_Short problem_
Repeat exactly the lines from the start of the entries below through the line containing "ground.data.materials.append(self.floor_finish.make())". Omit the rest.

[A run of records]
━━━━━━━━━━━━━━━━━━━━━━━━━━━━━━
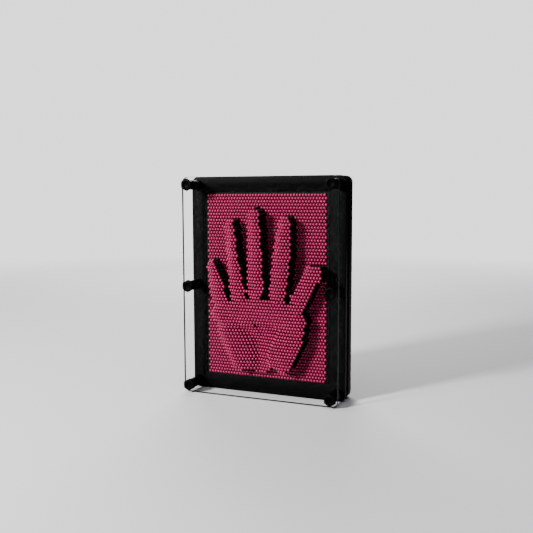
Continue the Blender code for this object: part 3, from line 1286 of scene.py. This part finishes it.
@dataclass
class Studio:
    """The floor, the lights and the camera."""

    layout: Layout
    surround: Colour = (0.93, 0.93, 0.94, 1)
    ambience: float = 0.035
    backdrop: float = 1.95
    floor_finish: StudioFloor = StudioFloor("studio_floor", (0.60, 0.60, 0.61, 1))
    floor_half: float = 2.0
    floor_cells: int = 8
    lights: list[SoftBox] = field(
        default_factory=lambda: [
            SoftBox("key_light", -33.0, 22.0, 1.3, 0.18, 45.0),
            SoftBox("top_light", 10.0, 78.0, 1.2, 0.9, 8.0),
            SoftBox("back_light", 205.0, 32.0, 1.3, 0.7, 22.0),
        ]
    )
    focal_length: float = 47.30
    azimuth: float = 22.394
    tilt: float = 5.791
    roll: float = -0.145
    distance: float = 635.76 * MM
    aim: Point = (1.56 * MM, 17.45 * MM)
    shift: Point = (-0.00206, 0.00206)

    def floor(self) -> None:
        """Lays the floor."""
        shell, cells = Shell(0.0), self.floor_cells
        lines = [self.floor_half * k / cells for k in range(-cells, cells + 1)]
        rows = [[shell.form.verts.new((x, y, 0.0)) for x in lines] for y in lines]
        for low, high in zip(rows, rows[1:]):
            for k in range(2 * cells):
                shell.form.faces.new((low[k], low[k + 1], high[k + 1], high[k]))
        ground = shell.close("studio_floor")
        ground.data.materials.append(self.floor_finish.make())

    def surroundings(self) -> None:
        """Sets the even light all round."""
        world = bpy.data.worlds.new("studio")
        world.use_nodes = True
        tree = world.node_tree
        glow, backdrop = tree.nodes["Background"], tree.nodes.new("ShaderNodeBackground")
        seen = tree.nodes.new("ShaderNodeLightPath")
        either = tree.nodes.new("ShaderNodeMixShader")
        tree.links.new(seen.outputs["Is Camera Ray"], either.inputs[0])
        for place, light, strength in ((1, glow, self.ambience), (2, backdrop, self.backdrop)):
            light.inputs["Color"].default_value = self.surround
            light.inputs["Strength"].default_value = strength
            tree.links.new(light.outputs[0], either.inputs[place])
        tree.links.new(either.outputs[0], tree.nodes["World Output"].inputs["Surface"])
        bpy.context.scene.world = world

    def camera(self) -> None:
        """Sets up the camera, a little to the toy's right and looking slightly down."""
        turn, down, roll = (math.radians(a) for a in (self.azimuth, self.tilt, self.roll))
        flat = math.cos(down)
        ahead = Vector((-math.sin(turn) * flat, math.cos(turn) * flat, -math.sin(down)))
        right = Vector((math.cos(turn), math.sin(turn), 0.0))
        above = right.cross(ahead)
        across = right * math.cos(roll) + above * math.sin(roll)
        upwards = above * math.cos(roll) - right * math.sin(roll)
        data = bpy.data.cameras.new("camera")
        data.sensor_width, data.lens = 36.0, self.focal_length
        data.shift_x, data.shift_y = self.shift
        data.clip_start, data.clip_end = 0.01, 20.0
        view = bpy.data.objects.new("camera", data)
        x, z = self.layout.centre
        target = Vector((x + self.aim[0], self.layout.face, z + self.aim[1]))
        turned = Matrix((across, upwards, -ahead)).transposed().to_4x4()
        view.matrix_world = Matrix.Translation(target - ahead * self.distance) @ turned
        bpy.context.scene.collection.objects.link(view)
        bpy.context.scene.camera = view

    def build(self) -> None:
        """Builds the studio."""
        self.surroundings()
        self.floor()
        target = Vector((self.layout.centre[0], self.layout.face, self.layout.centre[1]))
        for light in self.lights:
            light.hang(target)
        self.camera()


def main() -> None:
    """Builds every piece in order."""
    logging.basicConfig(level=logging.INFO, format="%(name)s: %(message)s")
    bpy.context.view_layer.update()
    layout = Layout.read()
    bed = PinBed(layout)
    FrameStack(layout).build()
    GuidePlate(layout, bed, "front_pin_plate", flange_first=False).build()
    GuidePlate(layout, bed, "rear_pin_plate", flange_first=True).build()
    bed.build()
    CoverPlate(layout).build()
    CoverHardware(layout).build()
    Studio(layout).build()


if __name__ == "__main__":
    main()
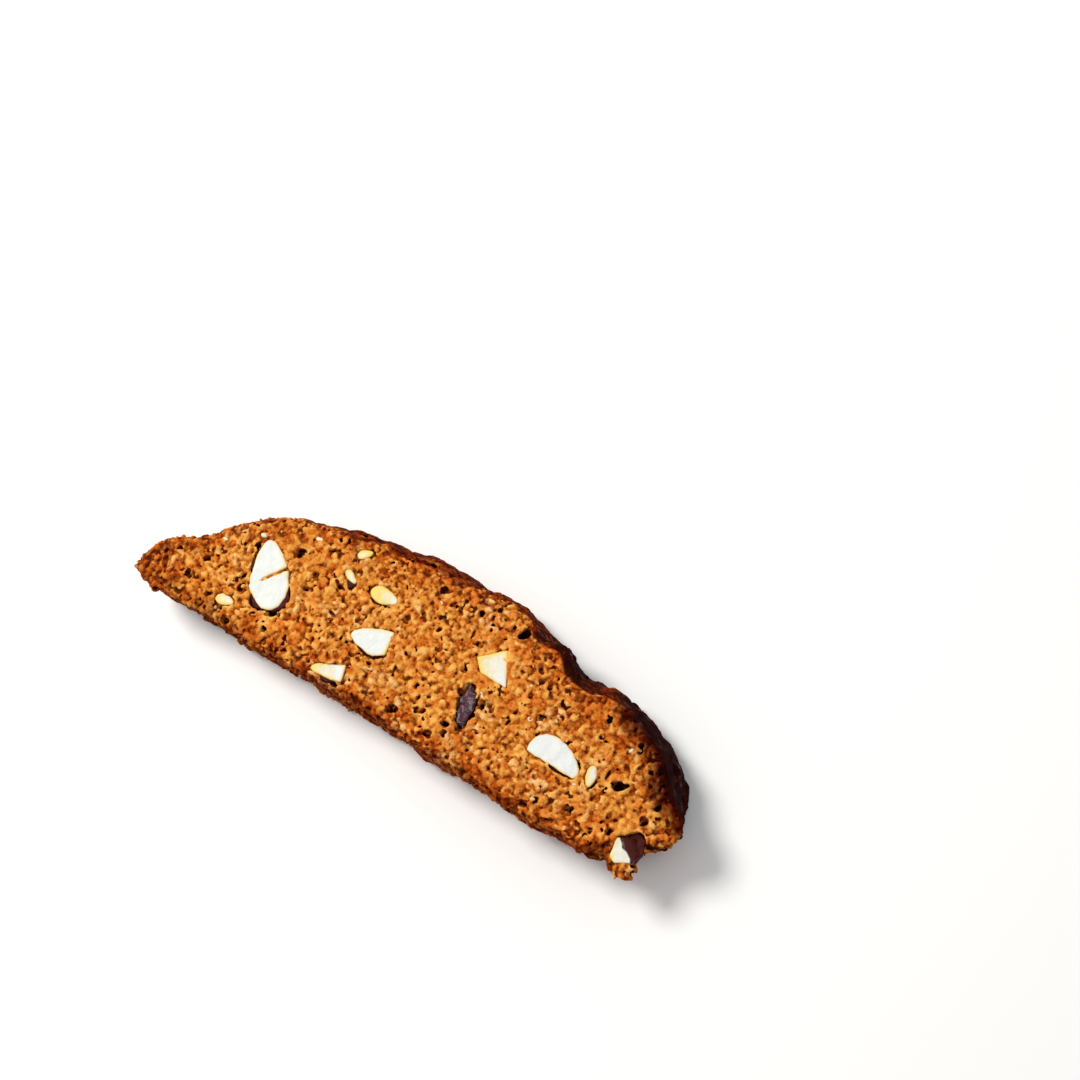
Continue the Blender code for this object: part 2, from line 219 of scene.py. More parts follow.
━━━━━━━━━━━━━━━━━━━━━━━━━━━━━━
_Exercise answer_
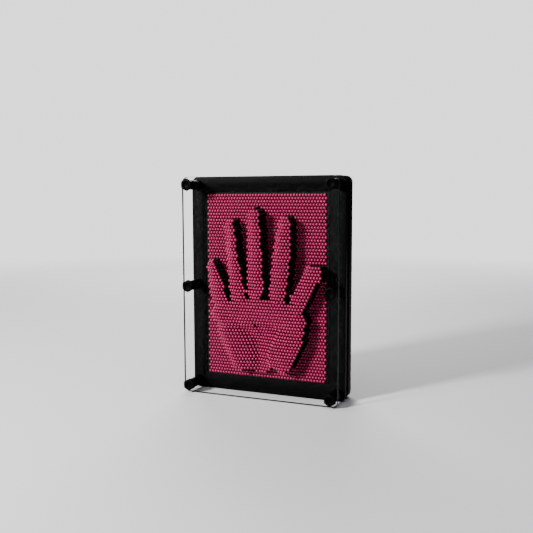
Continue the Blender code for this object: part 3, from line 1286 of scene.py. This part finishes it.
@dataclass
class Studio:
    """The floor, the lights and the camera."""

    layout: Layout
    surround: Colour = (0.93, 0.93, 0.94, 1)
    ambience: float = 0.035
    backdrop: float = 1.95
    floor_finish: StudioFloor = StudioFloor("studio_floor", (0.60, 0.60, 0.61, 1))
    floor_half: float = 2.0
    floor_cells: int = 8
    lights: list[SoftBox] = field(
        default_factory=lambda: [
            SoftBox("key_light", -33.0, 22.0, 1.3, 0.18, 45.0),
            SoftBox("top_light", 10.0, 78.0, 1.2, 0.9, 8.0),
            SoftBox("back_light", 205.0, 32.0, 1.3, 0.7, 22.0),
        ]
    )
    focal_length: float = 47.30
    azimuth: float = 22.394
    tilt: float = 5.791
    roll: float = -0.145
    distance: float = 635.76 * MM
    aim: Point = (1.56 * MM, 17.45 * MM)
    shift: Point = (-0.00206, 0.00206)

    def floor(self) -> None:
        """Lays the floor."""
        shell, cells = Shell(0.0), self.floor_cells
        lines = [self.floor_half * k / cells for k in range(-cells, cells + 1)]
        rows = [[shell.form.verts.new((x, y, 0.0)) for x in lines] for y in lines]
        for low, high in zip(rows, rows[1:]):
            for k in range(2 * cells):
                shell.form.faces.new((low[k], low[k + 1], high[k + 1], high[k]))
        ground = shell.close("studio_floor")
        ground.data.materials.append(self.floor_finish.make())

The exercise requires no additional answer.